Sexual reproduction may not be the best evolutionary strategy. So why do we do it?

Most of the single-celled organisms in the world, like bacteria, reproduce asexually by making copies of themselves. So how did sex come to rule the animal kingdom? Scientists have been trying to figure out the origin of sex for hundreds of years, without much luck.

Asexual reproduction is more convenient and requires less effort: there’s no search for a partner and you get to pass all your genes along, from the U.K.’s National History Museum:

In many ways asexual reproduction is the better evolutionary strategy: only one parent is needed and all of their genes are passed on to the next generation.  All bacteria, most plants and even some animals reproduce asexually at least some of the time.
Sex is less efficient. Finding a mate can take time and energy, and any gametes that aren’t fertilised go to waste. Plus, each parent only passes half of its genes to the offspring.

But 99 percent of multicelled animals use sex to reproduce. They form gametes, mix those together and create progeny with an entirely new genome.  Scientists have long wondered what processes caused sex to evolve and become so incredibly prevalent in the animal world.

Most hypotheses about the evolution of sex point out that when genes are mixed between individuals sexually, bad genetic mutations can be eliminated more quickly than in asexual reproduction. But, since the 1880s, scientists have been unable to prove one hypothesis or another explains Megan Scudellari in Scientist magazine:

In 1886, German evolutionary biologist August Weismann proposed that sexual reproduction reshuffles genes to create “individual differences” upon which natural selection acts. Additional ideas have emerged since Weismann’s hypothesis: sex rids the genome of deleterious mutations; sex rapidly introduces beneficial mutations; sex helps organisms dodge parasitic infections. Yet these evolutionary justifications for sex have remained hypotheses because there is not enough evidence to suggest that any of them provide enough of a benefit to surmount the exquisitely high costs of sex, which include the time and energy it takes to find a mate, the passage of only half of one’s genes to the next generation, and the breaking apart of favorable gene combinations.

Part of the problem, Sculdellari says, is where scientists look to try to test these ideas. Most of the organisms we know the most about sexually like flies, humans and bacteria only reproduce sexually or asexually. But there are some species that can do both depending on the environmental circumstances surrounding them. Yeast, snails and rotifers, microscopic freshwater animals reproduce both sexually and asexually. By studying these organisms, scientists can compare the relative health of their asexually and sexually produced offspring.

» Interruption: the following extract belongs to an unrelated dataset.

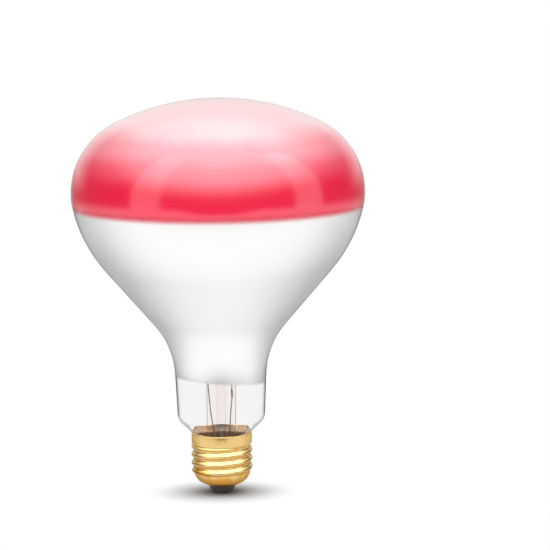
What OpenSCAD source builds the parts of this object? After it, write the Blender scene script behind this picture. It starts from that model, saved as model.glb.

The Red Queen hypothesis, named after the Alice in Wonderland character, suggests that sex is really about eliminating the chance of disease through the exchange of cell surface genes that alter the proteins where diseases try to invade:

The Red Queen hypothesis for sex is simple: Sex is needed to fight disease. Diseases specialize in breaking into cells, either to eat them, as fungi and bacteria do, or, like viruses, to subvert their genetic machinery for the purpose of making new viruses. To do that they use protein molecules that bind to other molecules on cell surfaces. The arms races between parasites and their hosts are all about these binding proteins. Parasites invent new keys; hosts change the locks. For if one lock is common in one generation, the key that fits it will spread like wildfire. So you can be sure that it is the very lock not to have a few generations later.

Evidence in a species of New Zealand lake snail shows that those that produced sexually were much less likely to be infected by a common parasite than those that were the product of asexual production. But in subsequent generations that pattern flips, which may mean that for organisms that go both ways, reproductively, the ability to switch itself conveys a benefit.

Looking for evidence explaining why sex persevered is even more complicated. We may someday know why sex started in the first place, but figuring out why asexual reproduction was never resurrected in the animal kingdom is trickier.

Sex allows species to adapt to the loss of food sources, the arrival of parasites, rising temperatures, and more. There is some doubt, however, whether the environment fluctuates fast enough to warrant the prevalence and persistence of sex in the eukaryotic kingdom. “Is the force favoring sex large enough in the face of the costs?” asks theoretical biologist Sally Otto. “The niggling doubt in the back of my head is that it is not.”